Web 3.0 will bring us the portability of the Internet; we will be able to access information and media ‘on the go’ by using mobile devices. This is a concept that Heritage 3.0 should inherit. A project that is often referred to as being a prime example of cultural participation in situ is the Yellow Arrow project. This international project, which is no longer being carried out, let the public place yellow arrow stickers (‘tags’ or ‘markers’) on or near objects or places that meant something to them and provide information through a website. Other members of the public who came across these stickers could access this information per SMS.
This is a simple but effective form of participation and presence or museums outside of their own physical boundaries. The Yellow Arrow method could, though, be improved by using emerging technologies. Augmented Reality is where an extra layer of information (metadata) is projected over reality, the perceptible environment. Instead of getting the public to potentially vandalise their surroundings by sticking stickers everywhere, software could be developed for GPS-enabled mobile devices to ‘geotag’ points of interest that can be shared with others over the Internet, for example.

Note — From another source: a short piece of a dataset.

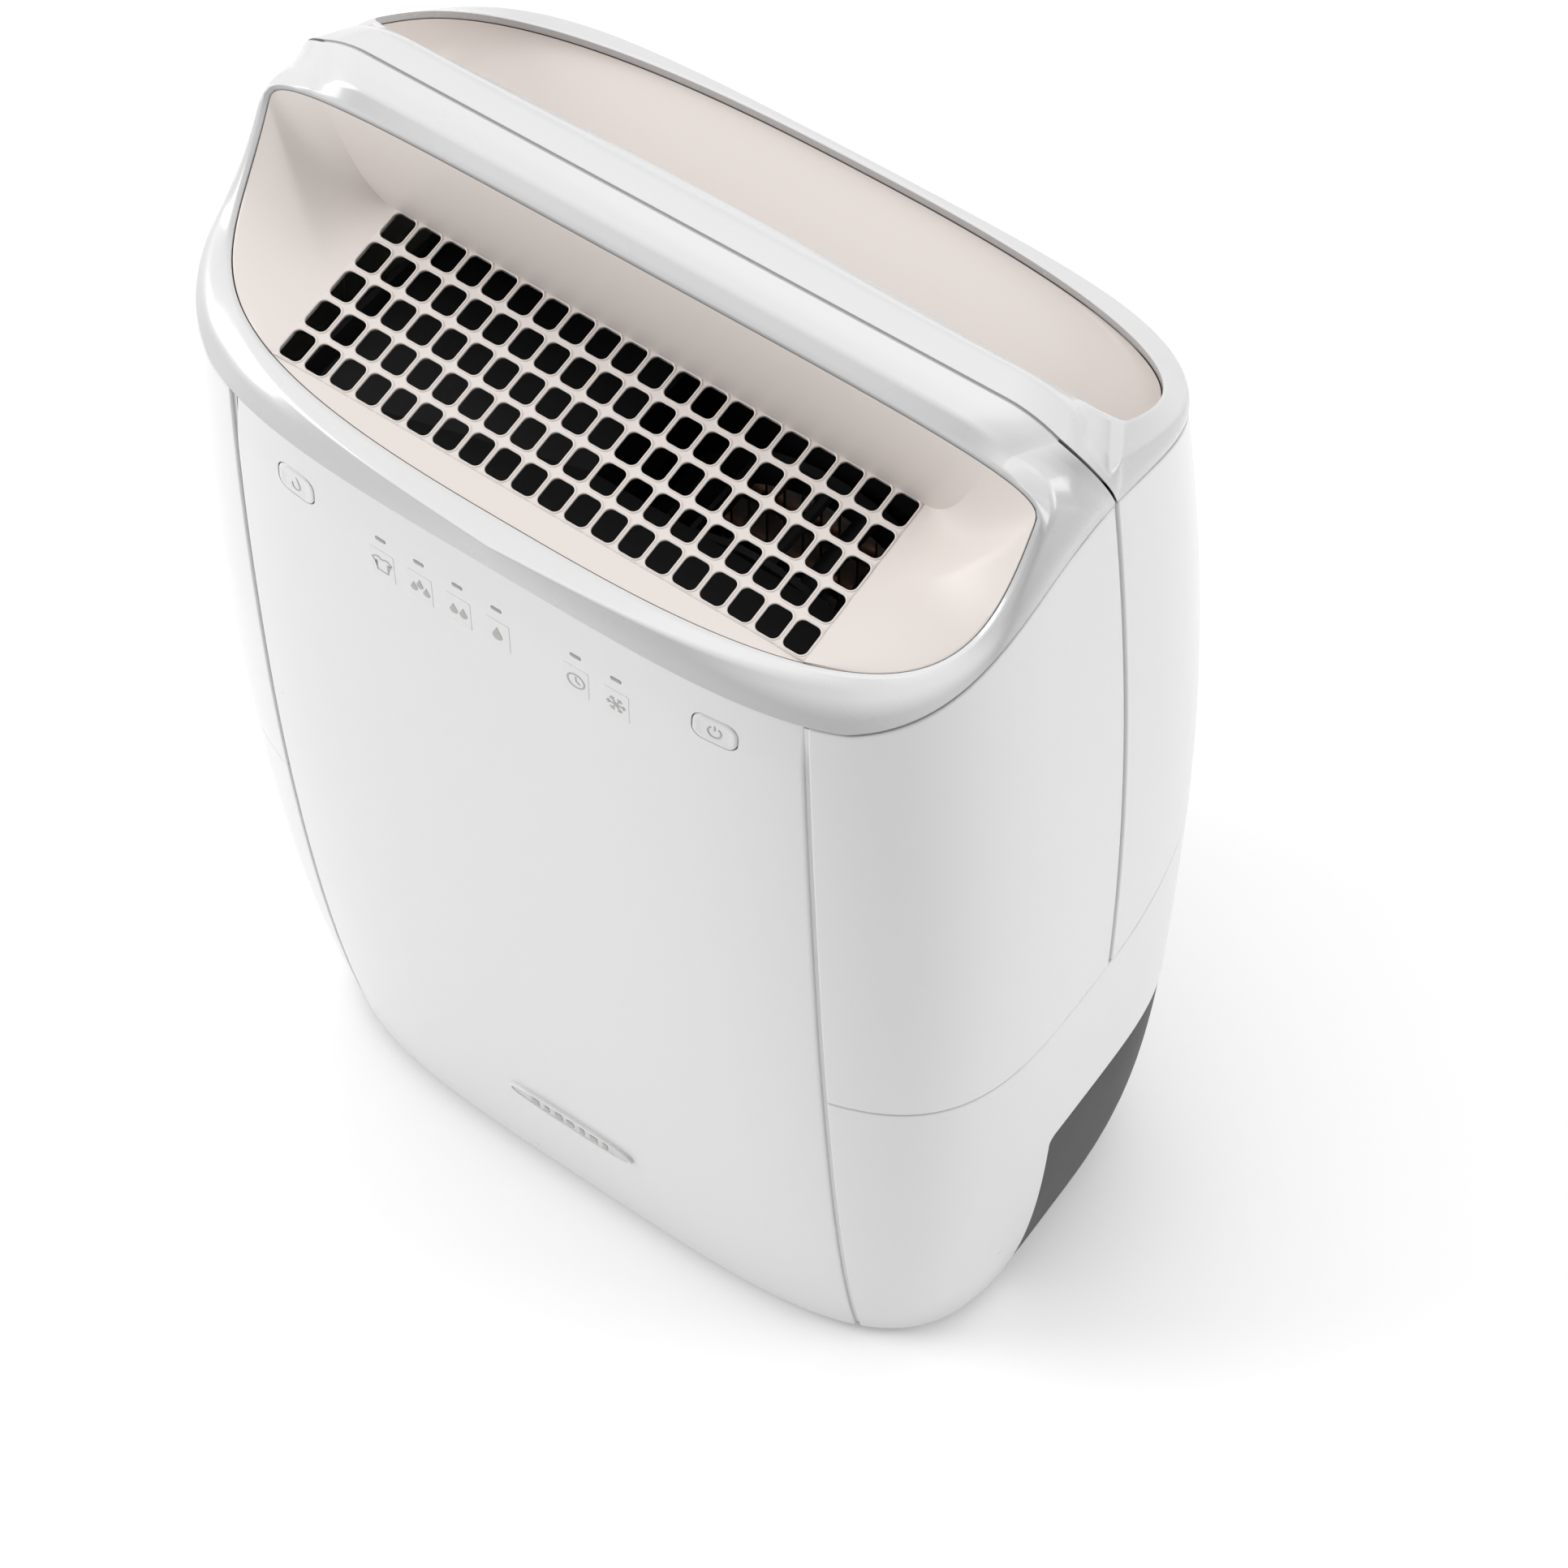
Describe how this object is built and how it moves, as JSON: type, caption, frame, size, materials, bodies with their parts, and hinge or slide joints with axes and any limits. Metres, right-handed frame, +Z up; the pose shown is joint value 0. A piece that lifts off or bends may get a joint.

There is a chance that the cultural heritage institution and the web will intertwine or even merge entirely; the one being the ultimate resource of knowledge, and the other the universal information infrastructure. The combination would result in an explosion of audience involvement. The Internet is already an extension of our daily lives, museums have to swallow their pride and embrace this truth, and turn it to their advantage. We have to open our eyes to new possibilities.